I want the performance to resonate with them and energize them, and then I can feed off that energy and continue putting on a better show! (For the record, my favorite karaoke song to sing is “Somebody to Love” by Queen — aside from just being an incredible song, it even has a part the audience can sing and participate in!)

Editor’s note: At the welcome party for Content Marketing World 2019, Amanda performed AC/DC at the Rock & Roll Hall of Fame. I was lucky enough to have a front row seat:

If you compare that to marketing, whenever we’re providing something to an audience, we have to think about what we’re best at creating that will also provide value to them.

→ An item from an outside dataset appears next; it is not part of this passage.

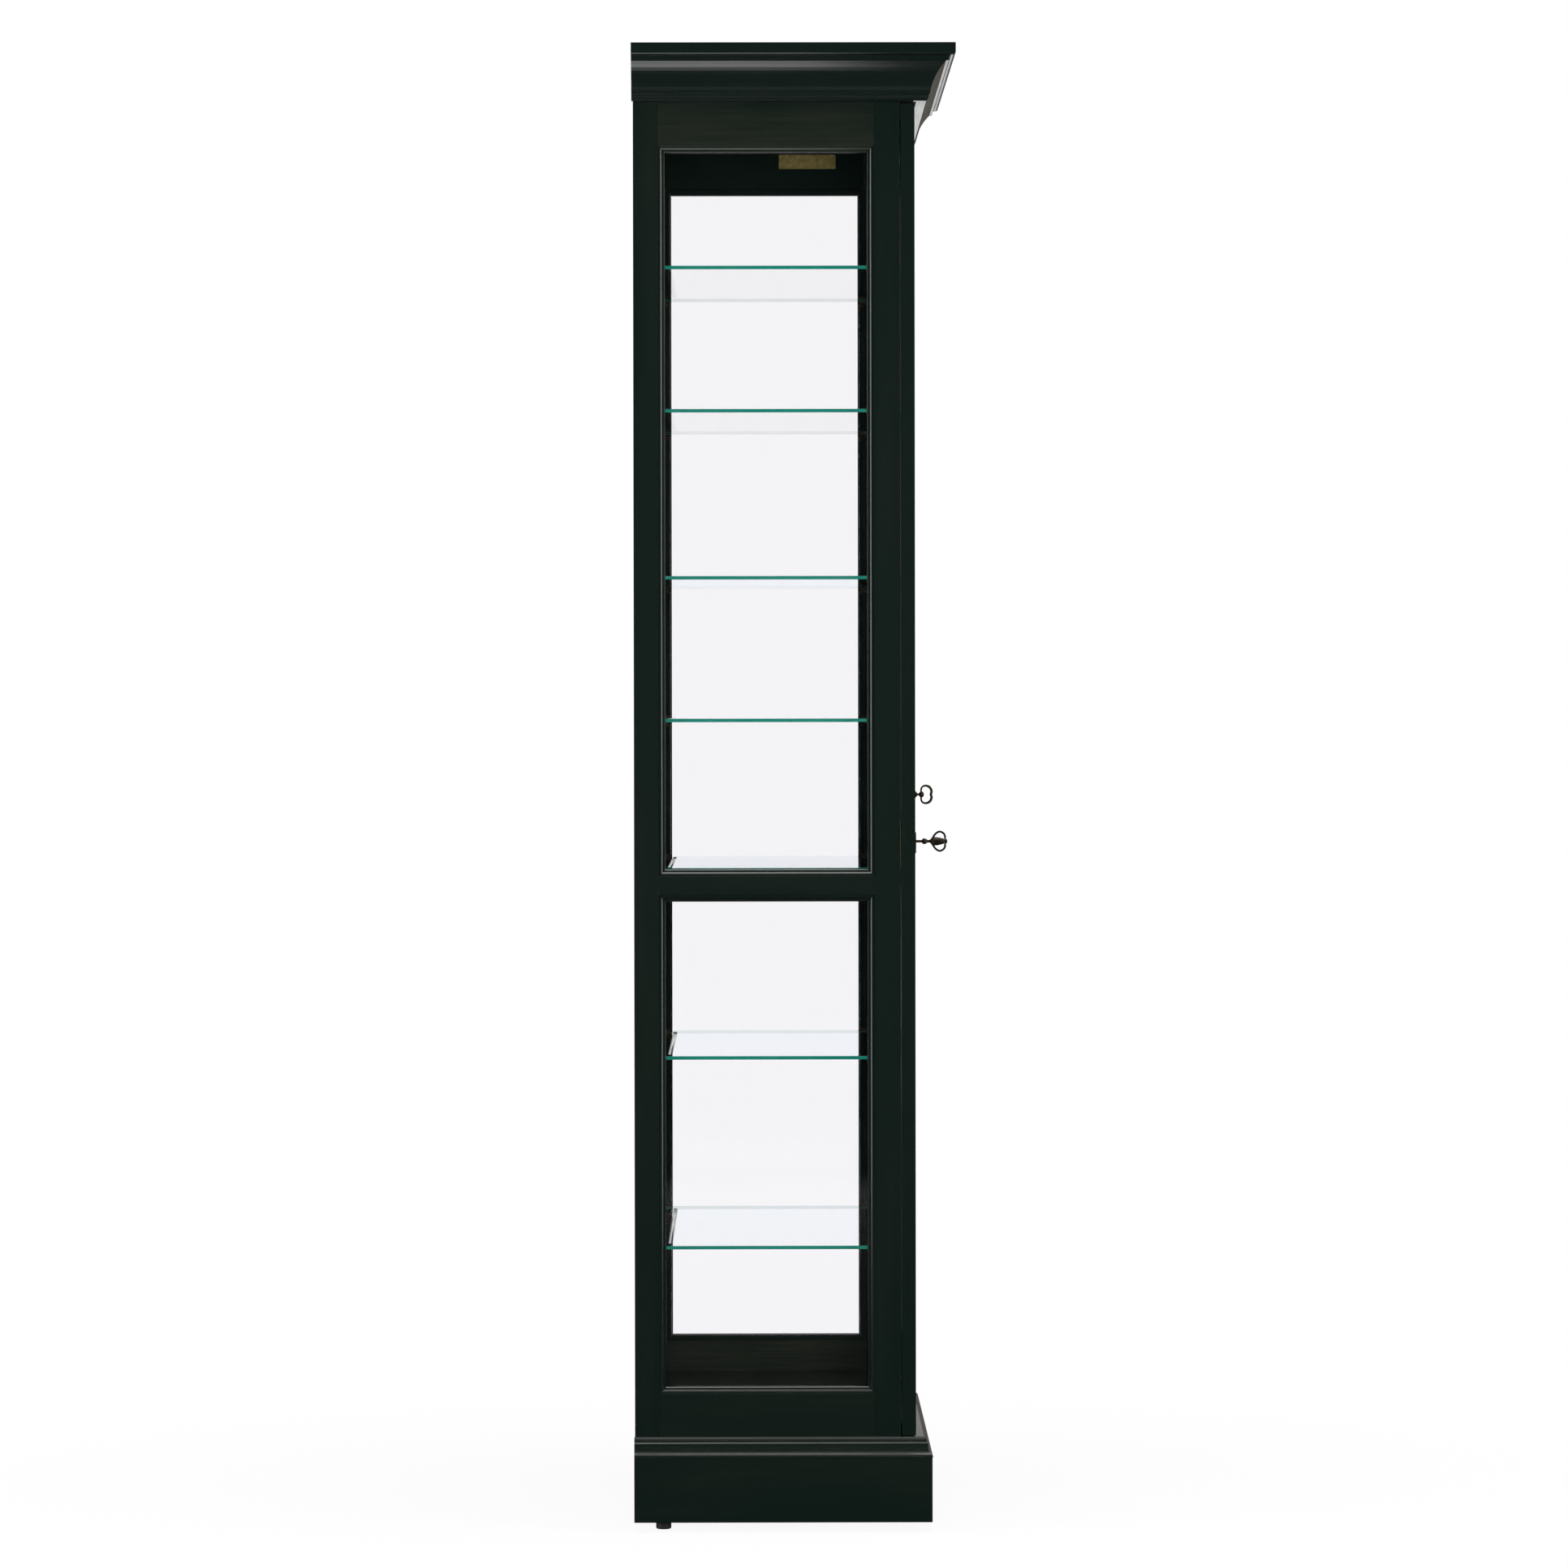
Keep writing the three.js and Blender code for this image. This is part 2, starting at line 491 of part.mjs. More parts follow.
// ---------------------------------------------------------------- assembly
addSide('left', -1);
addSide('right', 1);
addBoards();
addCrownAndBase();
addRunnersAndFeet();
addShelves();
addNameplate();
addDoor();
HINGE.levels.forEach((z, i) => addHinge(['lower', 'middle', 'upper'][i] + '_hinge', z));
addLock();
addKey();
addPull();

export default showcase;
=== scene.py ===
import json
import math

import bmesh
import bpy
from mathutils import Matrix, Vector


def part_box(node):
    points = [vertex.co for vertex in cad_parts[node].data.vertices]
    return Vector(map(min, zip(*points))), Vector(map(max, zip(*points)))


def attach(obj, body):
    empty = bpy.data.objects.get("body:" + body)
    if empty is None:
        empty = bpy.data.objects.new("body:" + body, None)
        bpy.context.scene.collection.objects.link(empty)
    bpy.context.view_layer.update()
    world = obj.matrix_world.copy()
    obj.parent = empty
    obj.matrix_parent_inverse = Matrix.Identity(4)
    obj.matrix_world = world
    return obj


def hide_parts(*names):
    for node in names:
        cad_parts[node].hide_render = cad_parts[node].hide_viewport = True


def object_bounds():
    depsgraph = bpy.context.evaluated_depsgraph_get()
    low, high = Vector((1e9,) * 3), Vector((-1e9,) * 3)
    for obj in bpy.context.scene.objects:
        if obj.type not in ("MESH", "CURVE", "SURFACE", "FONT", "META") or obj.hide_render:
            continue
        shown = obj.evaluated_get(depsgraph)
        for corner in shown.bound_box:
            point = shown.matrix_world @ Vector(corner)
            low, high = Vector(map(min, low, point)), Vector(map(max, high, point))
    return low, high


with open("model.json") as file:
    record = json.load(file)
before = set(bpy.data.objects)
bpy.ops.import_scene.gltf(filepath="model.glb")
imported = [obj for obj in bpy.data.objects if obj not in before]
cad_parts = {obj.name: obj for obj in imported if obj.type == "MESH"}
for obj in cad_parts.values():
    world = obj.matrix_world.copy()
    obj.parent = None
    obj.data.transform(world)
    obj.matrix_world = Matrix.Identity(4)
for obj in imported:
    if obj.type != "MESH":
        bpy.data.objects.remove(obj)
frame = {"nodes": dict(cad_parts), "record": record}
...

If there’s a tactic we want to try that we’re not particularly good at yet, we just have to practice it.

But that combination of something we’re amazing at creating and a story we know how to tell that’s valuable to the audience we’re speaking to creates the best marketing experiences.

Note: Speaking of Content Marketing World 2019, Amanda wrote a fabulous post about her six key takeaways from the conference.

A visit to D.C. Tell us three spots that can’t be missed?

The amazing thing about D.C. is just how many things there are to do, no matter what your interests. The National Mall is a given, but the secret is to go at night. The monuments are lit up, and it’s very beautiful.

Secondly, you have to go to a Smithsonian museum while you’re here, but there are more than just the major ones, like Air & Space and Natural History. Find the one that speaks to you the most. Personally, I like the Hirshorn, which is a modern art museum.

Finally, if you’re here on a weekend, check out Eastern Market, which is an outdoor market full of art, jewelry, food, and more. Also, check out a rooftop bar, a beer garden, or a boozy brunch!